Koninck painted two different treatments of Susanna and the Elders: in the present painting, with its magnificent grand-scale composition, Susanna is depicted with soft facial features and semi-clothed in a rich dark-red velvet cloth. The two old men appear like real characters from the ancient Middle East in their attire and headdresses. Another example of this type was in the Schloss Schönbrunn sale in 1930 (1). The other treatment shows a Susanna semi-clothed in white and the elders seen with the characteristic white beard often employed by Koninck, like in his famous Gold-weigher in the Museum Boijmans, Rotterdam; an example of the latter variant, dated 1649, was with Salomon Lilian Gallery, Amsterdam (2).
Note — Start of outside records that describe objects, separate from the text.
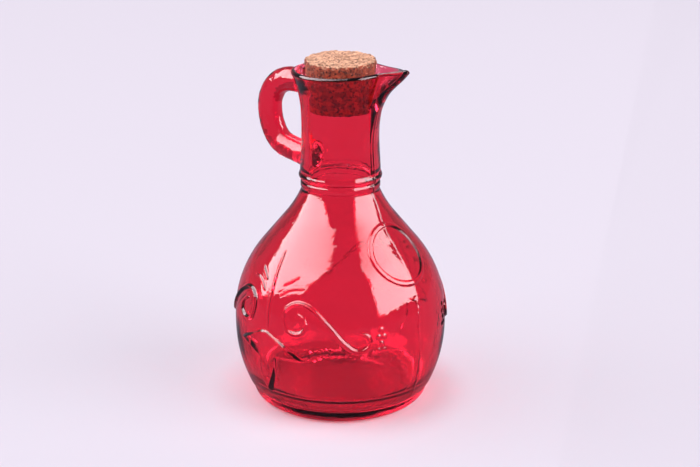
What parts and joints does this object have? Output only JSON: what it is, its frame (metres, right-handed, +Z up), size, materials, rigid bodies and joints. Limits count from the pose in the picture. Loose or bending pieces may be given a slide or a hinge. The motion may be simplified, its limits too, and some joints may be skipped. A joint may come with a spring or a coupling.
{
  "type": "glass oil bottle",
  "caption": "Pear-shaped moulded glass oil bottle with a flared mouth, pouring lip, loop handle on the neck and a tapered push-in cork.",
  "frame": {"origin": "centre of the ring that the bottle stands on, on the axis of the neck", "axes": "+Z up along the neck, +X towards the tip of the pouring lip, handle along -X"},
  "size_m": [0.085, 0.085, 0.1374],
  "materials": {
    "red_glass": "moulded and fire-polished, transparent ruby red",
    "cork": "raw agglomerated cork, cut and unsealed"
  },
  "bodies": {
    "bottle": {"glass_bottle": "red_glass"},
    "cork": {"cork_stopper": "cork"}
  },
  "joints": [
    {"name": "cork_pull", "type": "slide", "parent": "bottle", "child": "cork", "axis": [0, 0, 1], "range_m": [0, 0.06]}
  ]
}
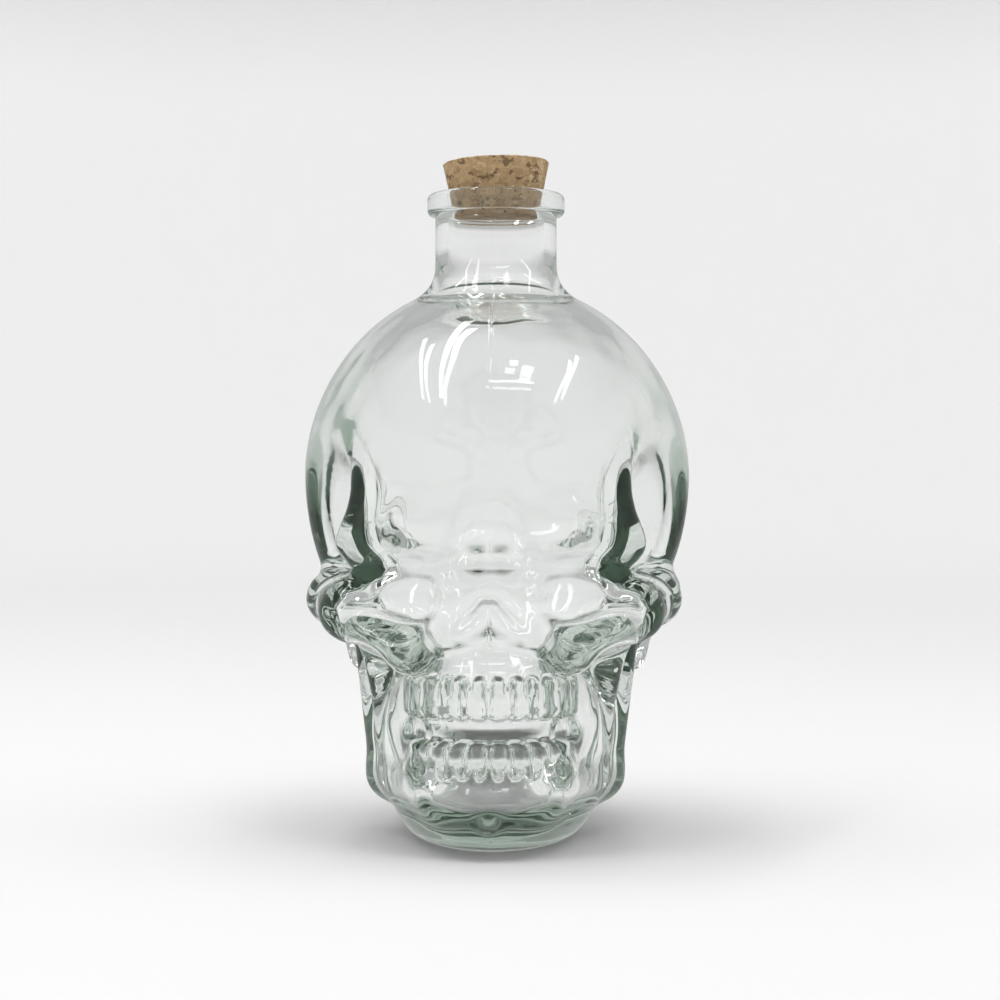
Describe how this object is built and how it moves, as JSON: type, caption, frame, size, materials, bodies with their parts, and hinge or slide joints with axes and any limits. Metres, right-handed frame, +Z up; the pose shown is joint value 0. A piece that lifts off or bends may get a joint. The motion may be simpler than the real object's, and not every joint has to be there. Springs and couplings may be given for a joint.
{
  "type": "skull bottle",
  "caption": "Clear glass bottle moulded as a human skull, with a straight neck, a rolled lip and a tapered cork stopper that pulls out.",
  "frame": {"origin": "on the neck's axis, in the flat base that the bottle stands on", "axes": "+Z up along the neck's axis, the face looks along -Y, +X is to the right as the face is seen"},
  "size_m": [0.0938, 0.1121, 0.1607],
  "materials": {
    "glass": "gloss",
    "cork": "matte"
  },
  "bodies": {
    "bottle": {"glass_bottle": "glass"},
    "cork": {"cork_stopper": "cork"}
  },
  "joints": [
    {"name": "cork_pull", "type": "slide", "parent": "bottle", "child": "cork", "axis": [0, 0, 1], "range_m": [0, 0.03]}
  ]
}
In 1609 Salomon Koninck was born in Amsterdam, as the son of a goldsmith originally from Antwerp, and was a nephew of the landscape painter Philips Koninck. When Salomon was around twelve years old in 1621, he was apprenticed to David Colijns and to Francois Venant. From 1630 he became member of the Amsterdam branch of the Guild of Saint Luke. Koninck moved in the circles of the academy of Hendrick van Uylenburgh and certainly around Rembrandt, making many copies of the latter's compositions. He married the daughter of fellow artist Adriaen van Nieulandt, Abigael, in 1638, and was later to marry the sister of the winter landscape artist Anthonie Verstralen, before his death in Amsterdam in 1656.
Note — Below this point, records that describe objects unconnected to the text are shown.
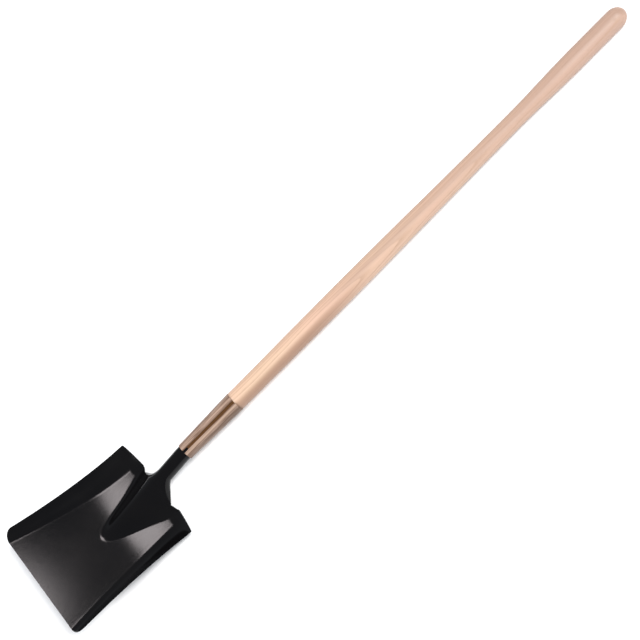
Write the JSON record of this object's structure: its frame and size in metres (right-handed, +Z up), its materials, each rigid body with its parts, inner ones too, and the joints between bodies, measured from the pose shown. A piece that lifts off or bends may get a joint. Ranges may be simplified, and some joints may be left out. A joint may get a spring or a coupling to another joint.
{
  "type": "square-mouth shovel",
  "caption": "Long-handled square-mouth shovel: pressed steel blade with a raised frog and rolled socket, bronze-coloured ferrule and straight ash handle.",
  "frame": {"origin": "middle of the bounding box on the ground: the shovel lies on its back, with the heel of the blade and the grip end on Z = 0", "axes": "+X along the handle towards the grip end, +Y across the blade, +Z up, out of the hollow digging face"},
  "size_m": [1.4994, 0.2692, 0.0716],
  "materials": {
    "enamel": "semi-gloss black enamel on pressed steel",
    "bronze": "bronze-coloured lacquer on thin rolled steel, satin, with lengthwise streaks",
    "ash": "turned and sanded ash, clear finish, fine lengthwise grain",
    "zinc": "zinc-plated nail heads, dull"
  },
  "bodies": {
    "root": {"blade": "enamel", "ferrule": "bronze", "handle": "ash", "nails": "zinc"}
  },
  "joints": []
}
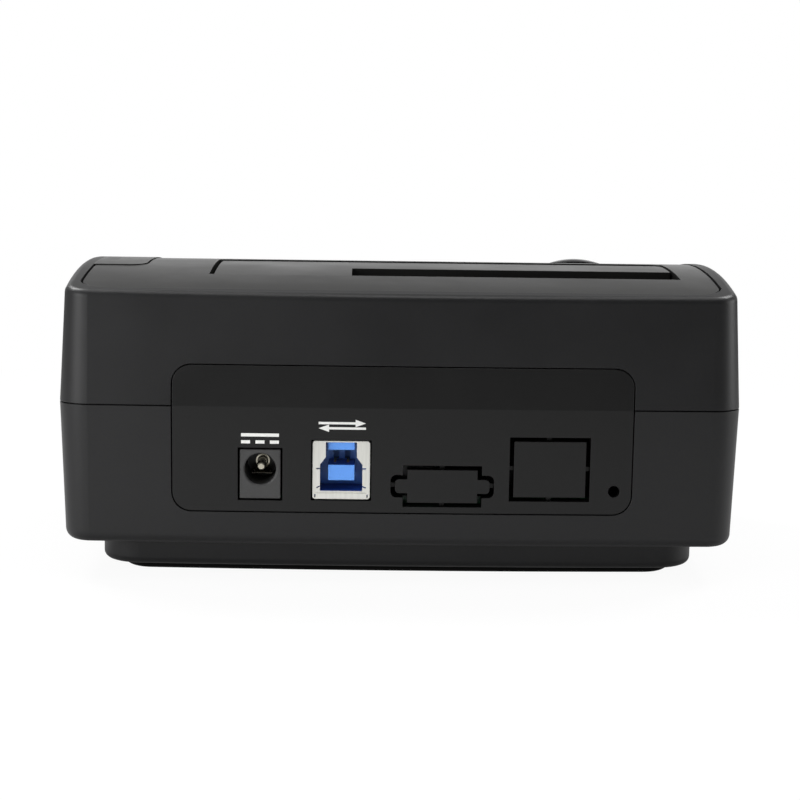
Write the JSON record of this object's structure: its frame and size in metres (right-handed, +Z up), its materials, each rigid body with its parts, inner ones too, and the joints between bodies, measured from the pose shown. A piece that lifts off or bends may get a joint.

Dr. David de Witt and Dr. Volkert Manuth have both kindly and individually fully endorsed the attribution to the artist on the basis of photographs.
(1) Schloss Schönbrunn sale, Berlin, 24 February 1930, lot 37, illustrated; oil on canvas, 144 x 102 cm.
(2) Signed and dated 1649, oil on panel, 45 x 38,2 cm; W. Sumowski, Die Gemälde der Rembrandt-Schüler, Landau 1987, vol. III, p. 1644, no. 1095, reproduced.